Little Lona is my Dark Goddess. She is everything we try not to be in proper public. She is vengeful, and violent, and hurt. And she is my everything now. I birthed this Dark Goddess and realized my power this Burn. I will no longer be the tepid Goddess, lightly dipping my toes into the Dark powers. I am going to be working in the coming months to allow myself space to feel rage and express it. To reconnect with the story of Little Lona and her feelings. To make sure I've felt all that rage. Then to integrate her into my life. This is hard work, and I know it will be for my highest self.
Finally, I needed a name for this Dark Goddess in me. Something I could call her that would help me connect. Everyone on the playa (the dusty lake bed that we create the city on) can give themselves a new nickname. A playa name. I wanted mine to come from someone else. On the final day I had volunteered to take people all day to the bus stop in my car with their luggage. All day I carted people across the playa to get them back home safely. My last ride of the day told me my playa name was uber for getting everyone where they needed to go. I immediately liked it just for the story. But I also knew I was looking for a name for the Dark Goddess. I tried it on her, and she really liked it. So, everyone, please welcome UberLona, my Dark Goddess.

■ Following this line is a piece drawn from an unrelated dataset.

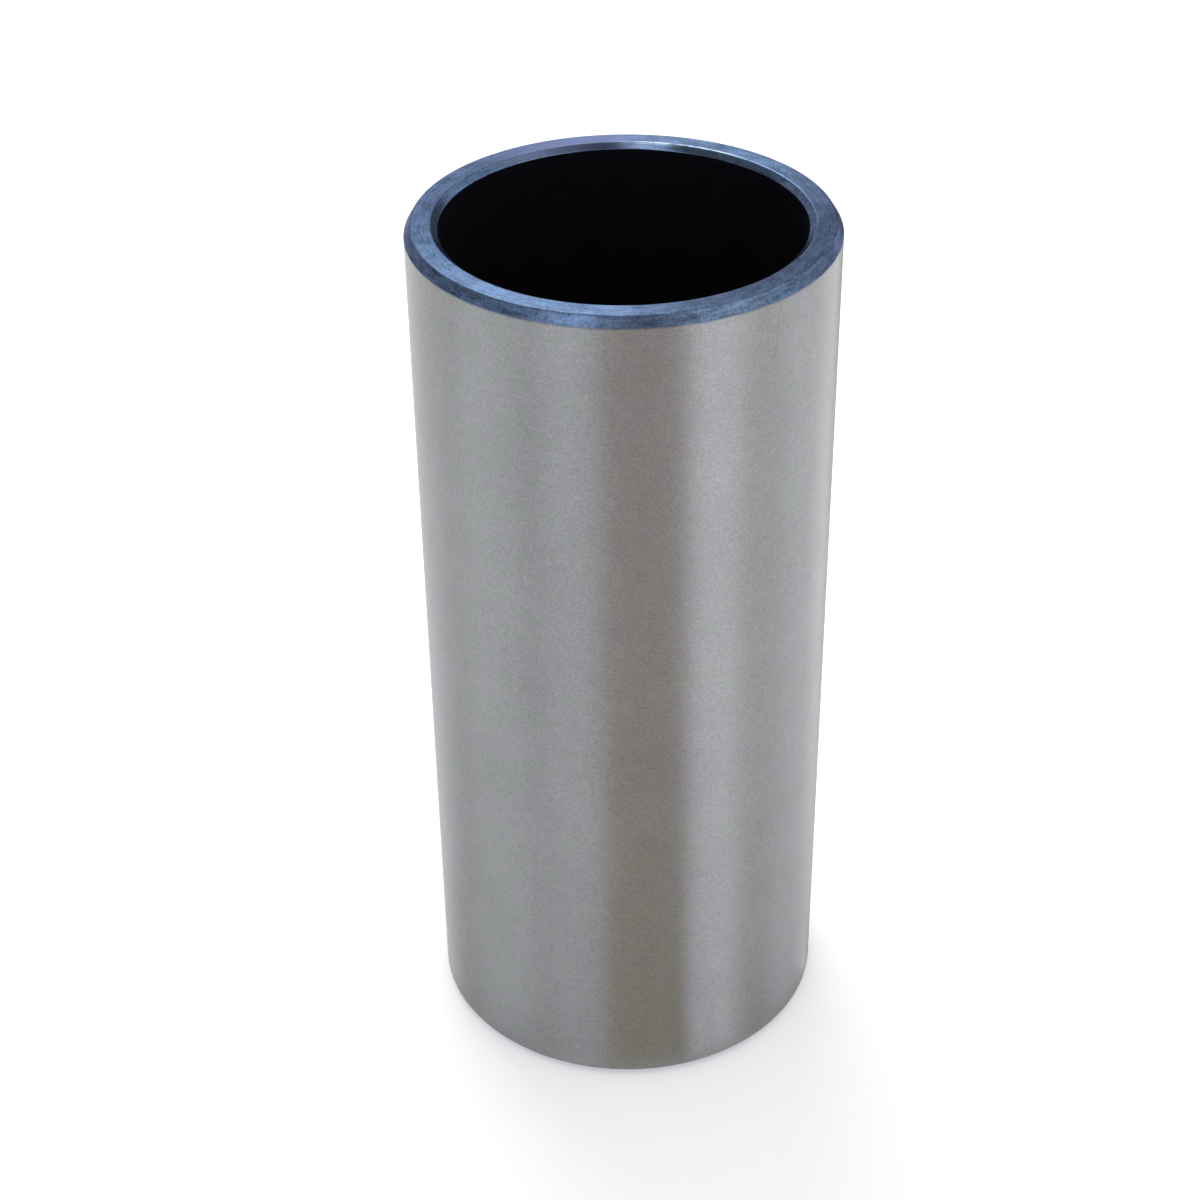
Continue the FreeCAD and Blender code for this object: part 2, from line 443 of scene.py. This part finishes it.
def profile():
    """Rows of the lathe: (place, normal, finish of the faces that follow)."""
    corners = [(Vector(at), radius, finish) for at, radius, finish in section()]
    rows = []
    start, onward = corners[0][0], (corners[1][0] - corners[0][0]).normalized()
    rows.append((start, right_of(onward), corners[0][2]))
    for index in range(1, len(corners) - 1):
        before, (at, radius, finish), after = corners[index - 1][0], corners[index], corners[index + 1][0]
        steps = ARC_STEPS if radius < FLOOR_CORNER else CORNER_STEPS
        previous = rows[-1][2]
        for step, (place, normal) in enumerate(rounded(before, at, after, radius, steps)):
            rows.append((place, normal, finish if 2 * step > steps else previous))
    rim, _, _ = corners[-1]
    floor = (rim - corners[-2][0]).normalized()
    centre = Vector((0, FOOT_THICKNESS + SEAT_BALL))
    rows.append((rim, right_of(floor), SEAT))
    rim_angle = math.asin(rim.x / SEAT_BALL)
    for step in range(SEAT_STEPS + 1):
        angle = rim_angle * (1 - step / SEAT_STEPS)
        outward = Vector((math.sin(angle), -math.cos(angle)))
        rows.append((centre + outward * SEAT_BALL, -outward, SEAT))
    return rows


def lathe(name, rows, materials):
    """A full turn of the profile about Z, with the section's own normals."""
    mesh = bpy.data.meshes.new(name)
    form = bmesh.new()
    normals = []
    rings = []
    for (across, up), (out, rise), _ in rows:
        ring = []
        count = AROUND if across > ON_AXIS else 1
        for step in range(count):
            angle = 2 * math.pi * step / AROUND
            ring.append(form.verts.new((across * math.cos(angle), across * math.sin(angle), up)))
            normals.append((out * math.cos(angle), out * math.sin(angle), rise))
        rings.append(ring)
    for (first, second), (_, _, finish) in zip(zip(rings, rings[1:]), rows):
        for step in range(AROUND):
            following = (step + 1) % AROUND
            if len(first) == 1:
                corners = (first[0], second[following], second[step])
            elif len(second) == 1:
                corners = (first[step], first[following], second[0])
            else:
                corners = (first[step], first[following], second[following], second[step])
            form.faces.new(corners).material_index = finish
    form.to_mesh(mesh)
    form.free()
    mesh.shade_smooth()
    mesh.normals_split_custom_set_from_vertices(normals)
    piece = bpy.data.objects.new(name, mesh)
    bpy.context.scene.collection.objects.link(piece)
    for material in materials:
        mesh.materials.append(material)
    return piece


def make_tappet():
    finishes = {
        GROUND: ground_steel(),
        OXIDE: blue_oxide("blue_oxide", 0.36, 0.42),
        MOUTH: blue_oxide("mouth_oxide", 0.18, 0.26),
        CUP: cup_black_painted_shade(),
        FLOOR: cup_floor(),
        SEAT: seat_steel(),
        FOOT: foot_steel(),
    }
    piece = lathe("tappet_body", profile(), [finishes[index] for index in sorted(finishes)])
    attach(piece, "root")
    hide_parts("tappet")
    return piece


def seen(tree):
    """Two shares: 1 for what the camera sees straight, and 1 for what is seen in metal or glass."""
    path = tree.node("ShaderNodeLightPath").outputs
    mirrored = tree.math("MAXIMUM", path["Is Glossy Ray"], path["Is Transmission Ray"])
    return path["Is Camera Ray"], mirrored


def towards(azimuth, elevation):
    """The direction at an azimuth, 0 towards the camera and + to the right, and an elevation."""
    azimuth, elevation = math.radians(azimuth), math.radians(elevation)
    level = math.cos(elevation)
    return (level * math.sin(azimuth), -level * math.cos(azimuth), math.sin(elevation))


WORLD_LIGHT = 0.8

# Painted reflection: the dark ceiling as painted shade and the one window in it as a painted highlight,
# as metal sees them: where its middle is, how bright it is, and how far from its middle it begins and is
# full
PAINTED_CEILING_PLACE = towards(-90, 70)
PAINTED_CEILING = 0.12
PAINTED_CEILING_FROM = math.cos(math.radians(50))
PAINTED_CEILING_TO = math.cos(math.radians(27))
PAINTED_WINDOW_PLACE = towards(-50, 79.5)
PAINTED_WINDOW = 3.2
PAINTED_WINDOW_FROM = math.cos(math.radians(9.5))
PAINTED_WINDOW_TO = math.cos(math.radians(5))


def make_world():
    """White to the camera, plain light on the object, and in the metal also the dark ceiling and
    its window: painted shade and a painted highlight that light nothing else."""
    world = bpy.data.worlds.new("studio")
    bpy.context.scene.world = world
    tree = Tree(world)
    direction = tree.node("ShaderNodeTexCoord").outputs["Generated"]
    to_ceiling = tree.along(direction, PAINTED_CEILING_PLACE)
    to_window = tree.along(direction, PAINTED_WINDOW_PLACE)
    painted_ceiling = tree.spread(to_ceiling, PAINTED_CEILING_FROM, PAINTED_CEILING_TO, 1.0, PAINTED_CEILING)
    painted_window = tree.spread(to_window, PAINTED_WINDOW_FROM, PAINTED_WINDOW_TO, 0.0, PAINTED_WINDOW)
    painted_overhead = tree.math("ADD", painted_ceiling, painted_window)
    straight, mirrored = seen(tree)
    # Painted reflection: only metal sees the painted ceiling and window
    unseen = tree.pick(mirrored, WORLD_LIGHT, painted_overhead)
    strength = tree.pick(straight, unseen, 1.0)
    shader = tree.node("ShaderNodeBackground", {"Color": rgb(1, 1, 1), "Strength": strength})
    tree.finish(shader.outputs["Background"], "ShaderNodeOutputWorld")


FLOOR_SIZE = 4.0
FLOOR_COLOUR = rgb(0.78, 0.78, 0.78)
FLOOR_WHITE = 0.36      # what the floor's own colour lacks to white
FLOOR_MIRRORED = 0.24   # the same for the floor seen in metal, which is a little darker


def make_floor():
    material = bpy.data.materials.new("floor")
    tree = Tree(material)
    paper = tree.node("ShaderNodeBsdfDiffuse", {"Color": FLOOR_COLOUR})
    straight, mirrored = seen(tree)
    either = tree.math("MAXIMUM", straight, mirrored)
    strength = tree.math("MULTIPLY", either, tree.pick(straight, FLOOR_MIRRORED, FLOOR_WHITE))
    white = tree.node("ShaderNodeEmission", {"Color": rgb(1, 1, 1), "Strength": strength})
    both = tree.node("ShaderNodeAddShader", {0: paper.outputs[0], 1: white.outputs[0]})
    tree.finish(both.outputs[0])
    half = FLOOR_SIZE / 2
    corners = [(-half, -half, 0), (half, -half, 0), (half, half, 0), (-half, half, 0)]
    sheet("floor", corners, [(0, 1, 2, 3)], material)


def sheet(name, corners, faces, material):
    """An object of flat faces, for the floor and the cards."""
    mesh = bpy.data.meshes.new(name)
    mesh.from_pydata(corners, [], faces)
    mesh.materials.append(material)
    made = bpy.data.objects.new(name, mesh)
    bpy.context.scene.collection.objects.link(made)
    return made


CARD_COLUMNS = 24
CARD_GAP = 0.02 * MM      # between the floor and the first card, and from each card to the next
UPRIGHT = 300             # how far from the barrel the cards stand up, in millimetres


def rows(*spots):
    """Rows of a card: how far from the barrel and how high, in millimetres, and how strong there."""
    return tuple((distance * MM, rise * MM, strength) for distance, rise, strength in spots)


# Cards on the floor and standing on it
WHOLE = rows((1, 0, 1), (UPRIGHT, 0, 1), (UPRIGHT, 380, 1))
FAR = rows((30, 0, 0), (90, 0, 1), (UPRIGHT, 0, 1), (UPRIGHT, 60, 0.5), (UPRIGHT, 120, 0))
RAISED = rows((100, 0, 0), (UPRIGHT, 60, 1), (UPRIGHT, 380, 1))

# Cards on the floor
NEAR = rows((1, 0, 1), (20, 0, 0.8), (60, 0, 0))
MIDWAY = rows((8, 0, 0), (15, 0, 1), (45, 0, 1), (90, 0, 0))

# Upright cards, from low to high
LEVEL = rows((UPRIGHT, 0, 0), (UPRIGHT, 35, 1), (UPRIGHT, 110, 1), (UPRIGHT, 190, 0))
BEHIND = rows((UPRIGHT, 25, 0), (UPRIGHT, 60, 1), (UPRIGHT, 180, 1), (UPRIGHT, 240, 0))
HIGH = rows((UPRIGHT, 70, 0), (UPRIGHT, 140, 1), (UPRIGHT, 380, 1))
OVER = rows((UPRIGHT, 120, 0), (UPRIGHT, 170, 1), (UPRIGHT, 380, 1))
SCREEN = rows((UPRIGHT, 95, 0), (UPRIGHT, 150, 1), (UPRIGHT, 600, 1))

card_numbers = itertools.count(1)


def card_material(name, filtered, added):
    """Painted shade where it dims what metal reflects through it, painted light where it adds light,
    fading to nothing at its soft edges.
    """
    material = bpy.data.materials.new(name)
    tree = Tree(material)
    soft = tree.node("ShaderNodeAttribute", attribute_name="soft").outputs["Fac"]
    clear = tree.node("ShaderNodeBsdfTransparent")
    dim = tree.node("ShaderNodeBsdfTransparent", {"Color": rgb(*filtered)})
    glow = tree.node("ShaderNodeEmission", {"Color": rgb(*added), "Strength": 1.0})
    both = tree.node("ShaderNodeAddShader", {0: dim.outputs[0], 1: glow.outputs[0]})
    mixed = tree.node("ShaderNodeMixShader", {0: soft, 1: clear.outputs[0], 2: both.outputs[0]})
    tree.finish(mixed.outputs[0])
    return material


def card(name, left, right, soft_left, soft_right, shape=WHOLE, filtered=(1, 1, 1), added=(0, 0, 0)):
    """A card of painted reflection that only metal sees, on the floor or standing on it. Left and right
    are where its edges show on the barrel from the camera, in degrees, and soft how wide each edge fades."""
    corners = []
    softness = []
    gap = CARD_GAP * next(card_numbers)
    for column in range(CARD_COLUMNS + 1):
        shown = left + (right - left) * column / CARD_COLUMNS
        angle = math.radians(shown)
        wall = Vector((math.sin(angle), -math.cos(angle), 0)) * barrel_radius
        onward = Vector((math.sin(2 * angle), -math.cos(2 * angle), 0))
        fade = min(1, (shown - left) / soft_left) * min(1, (right - shown) / soft_right)
        for distance, rise, strength in shape:
            corners.append(wall + onward * (distance + gap) + Vector((0, 0, rise + gap)))
            softness.append(strength * fade * fade * (3 - 2 * fade))
    faces = []
    deep = len(shape)
    for column in range(CARD_COLUMNS):
        for row in range(deep - 1):
            at = deep * column + row
            faces.append((at, at + deep, at + deep + 1, at + 1))
    made = sheet("card_" + name, corners, faces, card_material("card_" + name, filtered, added))
    made.data.attributes.new("soft", "FLOAT", "POINT").data.foreach_set("value", softness)
    for kind in ("camera", "diffuse", "shadow", "transmission", "volume_scatter"):
        setattr(made, f"visible_{kind}", False)
    return made


def make_cards():
    # Painted shade: the floor near the foot a little darker, as metal sees it
    card("shade_near", -85, 85, 8, 8, NEAR, filtered=(0.93, 0.93, 0.925))
    card("shade_near_right", 33, 88, 7, 3, NEAR, filtered=(0.81, 0.81, 0.80))
    card("shade_near_rim_right", 70, 88, 4, 3, NEAR, filtered=(0.86, 0.86, 0.86))
    card("shade_near_left", -66, -28, 6, 4, NEAR, filtered=(0.88, 0.885, 0.90))
    # Painted reflections: the bands along the barrel, from left to right
    card("rim_left", -88, -64, 6, 6, added=(0.155, 0.160, 0.185))
    card("rim_left_near", -89, -62, 6, 6, NEAR, added=(0.12, 0.12, 0.13))
    card("rim_left_midway", -79, -62, 4, 5, MIDWAY, added=(0.10, 0.11, 0.16))
    card("pale_left", -52, -29, 7, 2, added=(0.130, 0.135, 0.155))
    card("pale_left_far", -62, -34, 6, 6, FAR, added=(0.120, 0.125, 0.140))
    card("grey_left", -29, -7.5, 1.5, 1.5, filtered=(0.86, 0.85, 0.89))
    card("dark_front", -8.5, 19, 2.2, 7, filtered=(0.79, 0.705, 0.69))
    card("warm_front", -8.5, 20, 2.2, 7, NEAR, filtered=(0.99, 0.98, 0.80))
    card("shade_right", 11, 31, 4, 6, NEAR, filtered=(0.72, 0.72, 0.72))
    card("bright_right", 15, 34, 5, 5, added=(0.40, 0.400, 0.50))
    card("pale_right", 42, 76, 8, 4, added=(0.205, 0.208, 0.260))
    card("rim_right", 67, 73.5, 2.5, 2.5, added=(0.80, 0.80, 0.80))
    card("rim_right_midway", 66.5, 74, 2.5, 3, MIDWAY, added=(0.45, 0.45, 0.45))
    card("shade_rim_right", 72, 89.5, 3, 2, filtered=(0.45, 0.45, 0.45))
    # Painted reflections higher up and behind, which the end face and the chamfers mirror
    card("dim_high", -70, 40, 12, 12, RAISED, filtered=(0.64, 0.66, 0.69))
    card("pale_high_left", -25, -7.5, 4, 2, HIGH, added=(3.9, 3.9, 3.9))
    card("pale_high_right", 14, 38, 5, 5, HIGH, added=(1.8, 1.5, 1.15))
    card("dim_left", -56, -44, 5, 5, RAISED, filtered=(0.50, 0.50, 0.51))
    card("dim_back_left", -72, -59, 4, 5, LEVEL, filtered=(0.90, 0.66, 0.60))
    card("bright_back_left", -89.8, -76, 2, 5, OVER, added=(0.7, 0.7, 0.7))
    card("dim_side_right", 47, 82, 6, 5, LEVEL, filtered=(0.64, 0.44, 0.33))
    card("dim_behind_left", -84, -64, 3, 5, BEHIND, filtered=(0.40, 0.34, 0.32))
    card("dim_back_right", 78, 89.8, 5, 2, RAISED, filtered=(1.0, 0.73, 0.67))
    card("screen_left", -80, -48, 8, 6, SCREEN, filtered=(0.25, 0.25, 0.25))
    card("screen_right", 60, 80, 6, 8, SCREEN, filtered=(0.62, 0.62, 0.62))


LAMP_PLACE = Vector((-0.15, 0.56, 0.82)) * 0.5
LAMP_SIZE = 0.27
LAMP_POWER = 0.90


def make_lamp():
    """One soft lamp, high behind the object."""
    light = bpy.data.lights.new("behind", "AREA")
    light.shape = "DISK"
    light.size = LAMP_SIZE
    light.energy = LAMP_POWER
    made = bpy.data.objects.new("behind", light)
    made.location = LAMP_PLACE
    aim = Vector((0, 0, height / 2)) - LAMP_PLACE
    made.rotation_euler = aim.to_track_quat("-Z", "Y").to_euler()
    bpy.context.scene.collection.objects.link(made)


def make_camera():
    across = Vector((1, 0, 0))
    ahead = Vector((0, math.cos(CAMERA_ELEVATION), -math.sin(CAMERA_ELEVATION)))
    up = Vector((0, math.sin(CAMERA_ELEVATION), math.cos(CAMERA_ELEVATION)))
    cos_roll, sin_roll = math.cos(CAMERA_ROLL), math.sin(CAMERA_ROLL)
    axis_x = across * cos_roll - up * sin_roll
    axis_y = across * sin_roll + up * cos_roll
    data = bpy.data.cameras.new("camera")
    data.lens = CAMERA_LENS
    data.sensor_width = CAMERA_SENSOR
    data.clip_start = 0.01
    data.clip_end = 10.0
    camera = bpy.data.objects.new("camera", data)
    middle = Vector((0, 0, height / 2))
    place = middle - ahead * CAMERA_DISTANCE - across * CAMERA_ACROSS - up * CAMERA_UP
    axes = Matrix((axis_x, axis_y, -ahead)).transposed().to_4x4()
    camera.matrix_world = Matrix.Translation(place) @ axes
    bpy.context.scene.collection.objects.link(camera)
    bpy.context.scene.camera = camera


make_camera()
make_tappet()
make_floor()
make_world()
make_cards()
make_lamp()
bpy.context.scene.view_settings.view_transform = "Standard"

INSPIRED ACTION: Your power is hiding behind whatever you're most afraid to show the world. Ask yourself what ways you can express these blocks. Find places that are safe to express your full range of emotions. Find people who can hold it. Start to uncover why you are so afraid of this part of you. Journal about what it would be like to let it out. Everyone's story is not like mine, but you have your own story, you have your own pains and regrets and mistakes. Embrace even these parts of you. Let them show. And shower them with love.